Lo scorso sabato sera i migranti del Cpr di via di Corelli a Milano hanno protestato contro le condizioni invivibili del centro. Si sono sdraiati a lungo sotto la pioggia per denunciare di essere rinchiusi e bloccati per tempi sempre più lunghi in un centro sporco e sovraffollato, con cibo scarso, senza alcun accesso alle cure mediche, senza alcuna possibilità di comunicare con l’esterno, per il semplice motivo di non avere dei documenti in regola. Poche ore dopo l’inizio della protesta, chiamati dal personale del centro che era stato commissariato dalla procura per le “condizioni disumane” al suo interno, le forze dell’ordine sono entrate con la violenza nel centro, manganellando e picchiando i migranti e rompendo la gamba ad un ragazzo di 18 anni.
Siamo con i migranti che protestano dentro il Cpr di via Corelli: la loro lotta è la nostra. Come migranti sappiamo bene cosa significa lottare contro le condizioni dei tanti centri dove siamo costretti a vivere senza un lavoro, senza documenti oppure con il rischio costante di perderli. Anche quando non siamo reclusi nei CPR, sappiamo bene cosa vuol dire confrontarsi con le intimidazioni, la repressione, e la violenza di chi vorrebbe che i migranti stessero zitti e a testa bassa, accettando la povertà, la precarietà e le espulsioni.

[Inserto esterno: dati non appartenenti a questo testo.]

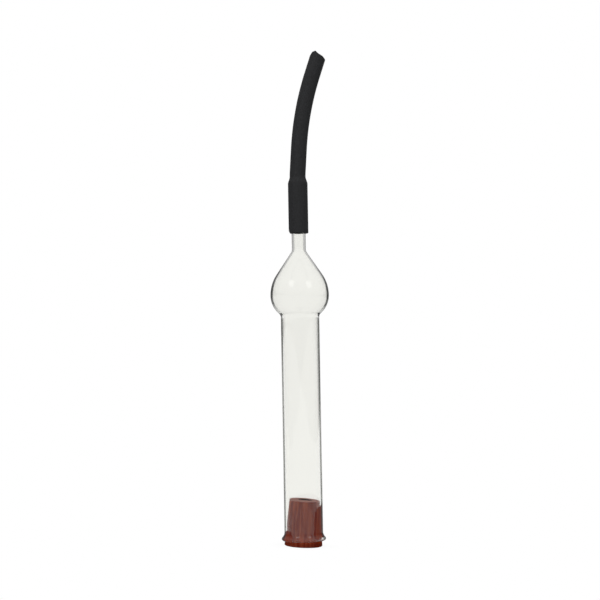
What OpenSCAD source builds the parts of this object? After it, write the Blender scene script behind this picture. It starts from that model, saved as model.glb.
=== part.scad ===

Quella di Milano è l’ultima di una serie di proteste che hanno avuto luogo nel giro di pochi giorni. Dopo il suicidio di Ousmane Sylla, uno dei ragazzi rinchiusi nel CPR di Ponte Galeria a Roma, i migranti del centro hanno messo in piedi una rivolta repressa con l’uso di lacrimogeni. Qualche giorno prima nel CPR di Trapani circa 140 migranti che dormivano all’aperto per terra senza materassi avevano dato fuoco alla struttura. In queste proteste c’è tutto il nostro rifiuto di condizioni di vita che peggiorano di giorno in giorno a causa della guerra del governo italiano contro gli uomini e le donne migranti. C’è tutta la nostra rabbia contro un governo razzista che vuole aprire nuovi centri di detenzione, che ha allungato a 18 mesi il periodo di detenzione per chi di noi è senza documenti, che attua una politica di dinieghi in massa delle nostre richieste di asilo, che ha promesso di aprire nuovi centri dove deportare i migranti in Albania, lontano da occhi indiscreti e da qualsiasi controllo, che apre sempre nuovi CAS dove stipare i migranti che continuano ad arrivare. Dal canto loro le Prefetture e le Questure consegnano i documenti con mesi di ritardo, mentre arrivano in fretta soltanto dinieghi e fogli di via, senza neanche avere la certezza di poter fare ricorso davanti a un giudice. Gli effetti di tutto questo sulle nostre vite sono ormai inaccettabili. Per questo si fa ogni giorno più urgente organizzarsi per trasformare tutta la nostra rabbia in una lotta visibile e potente, che dia voce agli uomini e alle donne migranti che rifiutano di vivere in queste condizioni.